What you have to do
Please quote exactly the lines below from the line containing "26), wire, unit);" to the line containing "before = set(bpy.data.objects)", both lines included, and nothing else.

Given information
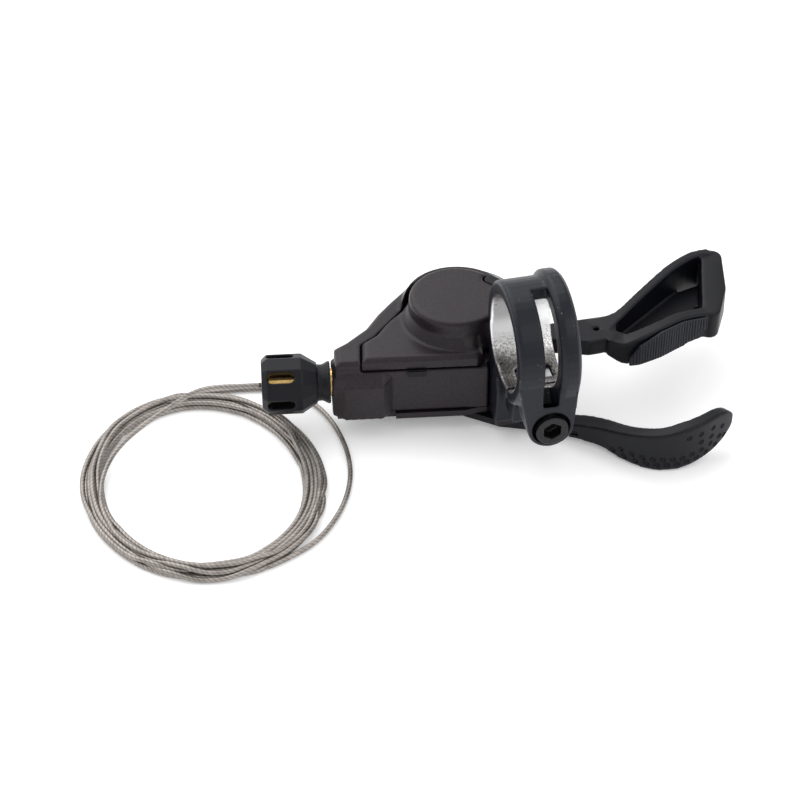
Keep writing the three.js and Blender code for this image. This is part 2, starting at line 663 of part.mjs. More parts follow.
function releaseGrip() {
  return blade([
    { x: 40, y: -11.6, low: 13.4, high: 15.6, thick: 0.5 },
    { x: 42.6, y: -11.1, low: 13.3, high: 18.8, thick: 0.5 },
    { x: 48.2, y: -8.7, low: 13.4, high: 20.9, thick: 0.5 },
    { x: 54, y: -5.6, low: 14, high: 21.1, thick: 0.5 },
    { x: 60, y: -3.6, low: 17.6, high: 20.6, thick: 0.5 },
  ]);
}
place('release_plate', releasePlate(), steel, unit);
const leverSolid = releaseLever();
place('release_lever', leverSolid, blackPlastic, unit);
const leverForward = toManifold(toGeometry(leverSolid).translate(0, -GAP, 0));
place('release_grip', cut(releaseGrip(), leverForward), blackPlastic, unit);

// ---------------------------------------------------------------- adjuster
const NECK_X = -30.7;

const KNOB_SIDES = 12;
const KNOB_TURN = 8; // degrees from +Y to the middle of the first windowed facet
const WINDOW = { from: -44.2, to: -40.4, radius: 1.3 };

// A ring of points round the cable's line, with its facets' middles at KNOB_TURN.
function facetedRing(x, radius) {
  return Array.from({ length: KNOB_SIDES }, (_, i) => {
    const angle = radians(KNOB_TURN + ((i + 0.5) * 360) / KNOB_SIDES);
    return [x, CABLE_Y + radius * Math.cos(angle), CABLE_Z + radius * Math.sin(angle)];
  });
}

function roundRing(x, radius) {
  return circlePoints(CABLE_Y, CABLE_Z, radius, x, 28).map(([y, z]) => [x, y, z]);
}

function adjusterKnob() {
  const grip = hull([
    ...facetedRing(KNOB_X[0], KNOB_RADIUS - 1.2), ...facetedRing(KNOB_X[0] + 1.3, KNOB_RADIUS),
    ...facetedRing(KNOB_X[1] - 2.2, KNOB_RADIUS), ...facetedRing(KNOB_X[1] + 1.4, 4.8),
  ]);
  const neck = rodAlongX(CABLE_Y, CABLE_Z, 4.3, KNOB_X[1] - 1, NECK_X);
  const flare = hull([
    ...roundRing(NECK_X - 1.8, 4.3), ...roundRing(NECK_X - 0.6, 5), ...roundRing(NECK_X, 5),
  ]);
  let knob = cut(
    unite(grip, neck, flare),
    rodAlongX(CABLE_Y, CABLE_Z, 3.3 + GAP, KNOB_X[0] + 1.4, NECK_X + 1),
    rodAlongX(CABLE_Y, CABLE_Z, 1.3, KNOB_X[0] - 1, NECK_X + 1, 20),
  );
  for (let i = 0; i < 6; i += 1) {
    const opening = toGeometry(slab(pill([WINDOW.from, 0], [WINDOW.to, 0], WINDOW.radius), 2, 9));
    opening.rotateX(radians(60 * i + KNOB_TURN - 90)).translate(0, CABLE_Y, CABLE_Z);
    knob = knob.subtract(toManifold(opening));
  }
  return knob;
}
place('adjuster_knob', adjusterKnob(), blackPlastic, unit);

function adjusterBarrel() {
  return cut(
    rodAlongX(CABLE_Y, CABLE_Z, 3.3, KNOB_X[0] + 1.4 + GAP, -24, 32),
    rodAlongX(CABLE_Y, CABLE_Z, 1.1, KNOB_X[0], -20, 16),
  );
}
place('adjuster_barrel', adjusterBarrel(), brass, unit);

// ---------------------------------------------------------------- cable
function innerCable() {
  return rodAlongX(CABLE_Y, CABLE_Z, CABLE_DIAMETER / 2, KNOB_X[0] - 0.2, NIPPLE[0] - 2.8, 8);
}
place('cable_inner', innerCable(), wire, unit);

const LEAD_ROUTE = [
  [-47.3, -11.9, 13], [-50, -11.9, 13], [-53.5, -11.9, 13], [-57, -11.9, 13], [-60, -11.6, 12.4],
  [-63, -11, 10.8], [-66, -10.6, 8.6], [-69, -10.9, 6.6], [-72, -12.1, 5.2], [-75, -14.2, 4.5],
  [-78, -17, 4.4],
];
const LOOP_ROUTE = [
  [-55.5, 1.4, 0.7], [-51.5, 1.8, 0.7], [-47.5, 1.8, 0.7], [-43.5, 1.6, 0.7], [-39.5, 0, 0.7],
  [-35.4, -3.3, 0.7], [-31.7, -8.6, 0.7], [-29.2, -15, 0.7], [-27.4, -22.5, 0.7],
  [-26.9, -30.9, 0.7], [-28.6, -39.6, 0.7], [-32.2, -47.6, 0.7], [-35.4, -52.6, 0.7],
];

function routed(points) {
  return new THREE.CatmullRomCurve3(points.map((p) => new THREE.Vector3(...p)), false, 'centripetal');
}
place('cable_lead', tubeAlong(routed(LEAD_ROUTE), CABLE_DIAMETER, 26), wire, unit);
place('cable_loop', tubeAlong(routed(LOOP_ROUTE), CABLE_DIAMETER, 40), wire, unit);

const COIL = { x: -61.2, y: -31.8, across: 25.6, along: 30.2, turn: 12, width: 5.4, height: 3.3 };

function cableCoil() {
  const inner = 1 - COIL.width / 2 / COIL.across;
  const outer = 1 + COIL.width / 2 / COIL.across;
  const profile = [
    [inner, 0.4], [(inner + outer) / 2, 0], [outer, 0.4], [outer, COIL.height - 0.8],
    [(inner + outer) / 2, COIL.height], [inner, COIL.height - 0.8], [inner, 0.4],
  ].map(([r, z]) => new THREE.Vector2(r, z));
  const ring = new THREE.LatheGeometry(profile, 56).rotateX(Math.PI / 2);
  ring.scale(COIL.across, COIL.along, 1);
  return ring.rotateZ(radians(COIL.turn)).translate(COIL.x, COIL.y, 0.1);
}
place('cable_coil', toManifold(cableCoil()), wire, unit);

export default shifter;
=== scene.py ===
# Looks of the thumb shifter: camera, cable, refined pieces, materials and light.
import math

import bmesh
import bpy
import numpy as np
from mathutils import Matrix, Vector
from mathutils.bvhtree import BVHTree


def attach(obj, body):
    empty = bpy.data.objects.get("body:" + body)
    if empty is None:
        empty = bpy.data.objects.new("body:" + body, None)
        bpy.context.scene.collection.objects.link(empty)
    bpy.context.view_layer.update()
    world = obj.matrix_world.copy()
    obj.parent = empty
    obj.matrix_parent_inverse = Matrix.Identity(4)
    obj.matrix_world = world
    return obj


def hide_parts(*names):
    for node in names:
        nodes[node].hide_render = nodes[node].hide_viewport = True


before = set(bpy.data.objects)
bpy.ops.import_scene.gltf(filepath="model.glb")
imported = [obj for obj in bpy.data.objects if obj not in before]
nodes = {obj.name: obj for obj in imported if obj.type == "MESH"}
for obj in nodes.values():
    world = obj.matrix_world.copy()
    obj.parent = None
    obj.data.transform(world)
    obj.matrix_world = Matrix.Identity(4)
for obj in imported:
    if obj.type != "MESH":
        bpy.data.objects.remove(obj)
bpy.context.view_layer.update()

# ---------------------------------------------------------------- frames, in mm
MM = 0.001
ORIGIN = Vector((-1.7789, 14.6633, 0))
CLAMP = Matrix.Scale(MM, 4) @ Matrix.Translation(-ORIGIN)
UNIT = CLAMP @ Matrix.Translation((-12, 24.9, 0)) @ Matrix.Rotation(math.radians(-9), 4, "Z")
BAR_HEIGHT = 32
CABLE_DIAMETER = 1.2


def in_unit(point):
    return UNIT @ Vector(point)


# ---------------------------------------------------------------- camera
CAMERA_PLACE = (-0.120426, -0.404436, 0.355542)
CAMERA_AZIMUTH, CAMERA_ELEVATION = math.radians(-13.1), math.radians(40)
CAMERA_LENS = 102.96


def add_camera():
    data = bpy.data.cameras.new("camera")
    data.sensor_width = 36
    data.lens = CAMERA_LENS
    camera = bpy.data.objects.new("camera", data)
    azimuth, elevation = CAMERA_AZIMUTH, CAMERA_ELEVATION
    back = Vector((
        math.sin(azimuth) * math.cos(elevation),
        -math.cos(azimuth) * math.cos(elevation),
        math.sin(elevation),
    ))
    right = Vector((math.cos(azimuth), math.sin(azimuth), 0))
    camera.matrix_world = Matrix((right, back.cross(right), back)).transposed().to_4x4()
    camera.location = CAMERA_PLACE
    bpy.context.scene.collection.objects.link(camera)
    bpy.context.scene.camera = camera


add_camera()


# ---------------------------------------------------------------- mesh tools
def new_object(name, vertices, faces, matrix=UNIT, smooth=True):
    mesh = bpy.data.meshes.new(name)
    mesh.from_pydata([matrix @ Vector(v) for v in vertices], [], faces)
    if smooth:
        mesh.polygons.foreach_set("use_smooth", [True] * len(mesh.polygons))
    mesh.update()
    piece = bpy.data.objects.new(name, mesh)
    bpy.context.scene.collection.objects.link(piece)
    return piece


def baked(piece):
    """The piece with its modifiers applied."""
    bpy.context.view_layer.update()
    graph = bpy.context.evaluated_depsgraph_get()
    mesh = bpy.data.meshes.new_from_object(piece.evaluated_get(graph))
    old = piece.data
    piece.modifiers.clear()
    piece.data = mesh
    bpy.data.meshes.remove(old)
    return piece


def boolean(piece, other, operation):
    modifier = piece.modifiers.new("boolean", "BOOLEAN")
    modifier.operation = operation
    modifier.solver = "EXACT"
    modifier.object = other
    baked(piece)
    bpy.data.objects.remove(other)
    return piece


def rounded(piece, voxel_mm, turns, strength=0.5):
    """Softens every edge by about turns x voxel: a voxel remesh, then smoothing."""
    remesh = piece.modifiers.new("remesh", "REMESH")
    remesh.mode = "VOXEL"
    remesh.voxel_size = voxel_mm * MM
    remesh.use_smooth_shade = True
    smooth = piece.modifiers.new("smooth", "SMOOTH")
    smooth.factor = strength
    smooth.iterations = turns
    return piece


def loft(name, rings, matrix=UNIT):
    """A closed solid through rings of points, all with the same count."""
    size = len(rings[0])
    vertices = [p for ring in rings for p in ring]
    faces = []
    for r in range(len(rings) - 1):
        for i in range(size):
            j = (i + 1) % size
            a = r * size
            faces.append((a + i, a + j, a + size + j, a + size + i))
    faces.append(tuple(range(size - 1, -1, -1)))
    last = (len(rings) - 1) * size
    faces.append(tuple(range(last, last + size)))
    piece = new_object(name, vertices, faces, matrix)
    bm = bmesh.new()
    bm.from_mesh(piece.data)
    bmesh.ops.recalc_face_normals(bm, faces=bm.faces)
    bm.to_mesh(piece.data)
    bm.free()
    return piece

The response
place('cable_lead', tubeAlong(routed(LEAD_ROUTE), CABLE_DIAMETER, 26), wire, unit);
place('cable_loop', tubeAlong(routed(LOOP_ROUTE), CABLE_DIAMETER, 40), wire, unit);

const COIL = { x: -61.2, y: -31.8, across: 25.6, along: 30.2, turn: 12, width: 5.4, height: 3.3 };

function cableCoil() {
  const inner = 1 - COIL.width / 2 / COIL.across;
  const outer = 1 + COIL.width / 2 / COIL.across;
  const profile = [
    [inner, 0.4], [(inner + outer) / 2, 0], [outer, 0.4], [outer, COIL.height - 0.8],
    [(inner + outer) / 2, COIL.height], [inner, COIL.height - 0.8], [inner, 0.4],
  ].map(([r, z]) => new THREE.Vector2(r, z));
  const ring = new THREE.LatheGeometry(profile, 56).rotateX(Math.PI / 2);
  ring.scale(COIL.across, COIL.along, 1);
  return ring.rotateZ(radians(COIL.turn)).translate(COIL.x, COIL.y, 0.1);
}
place('cable_coil', toManifold(cableCoil()), wire, unit);

export default shifter;
=== scene.py ===
# Looks of the thumb shifter: camera, cable, refined pieces, materials and light.
import math

import bmesh
import bpy
import numpy as np
from mathutils import Matrix, Vector
from mathutils.bvhtree import BVHTree


def attach(obj, body):
    empty = bpy.data.objects.get("body:" + body)
    if empty is None:
        empty = bpy.data.objects.new("body:" + body, None)
        bpy.context.scene.collection.objects.link(empty)
    bpy.context.view_layer.update()
    world = obj.matrix_world.copy()
    obj.parent = empty
    obj.matrix_parent_inverse = Matrix.Identity(4)
    obj.matrix_world = world
    return obj


def hide_parts(*names):
    for node in names:
        nodes[node].hide_render = nodes[node].hide_viewport = True


before = set(bpy.data.objects)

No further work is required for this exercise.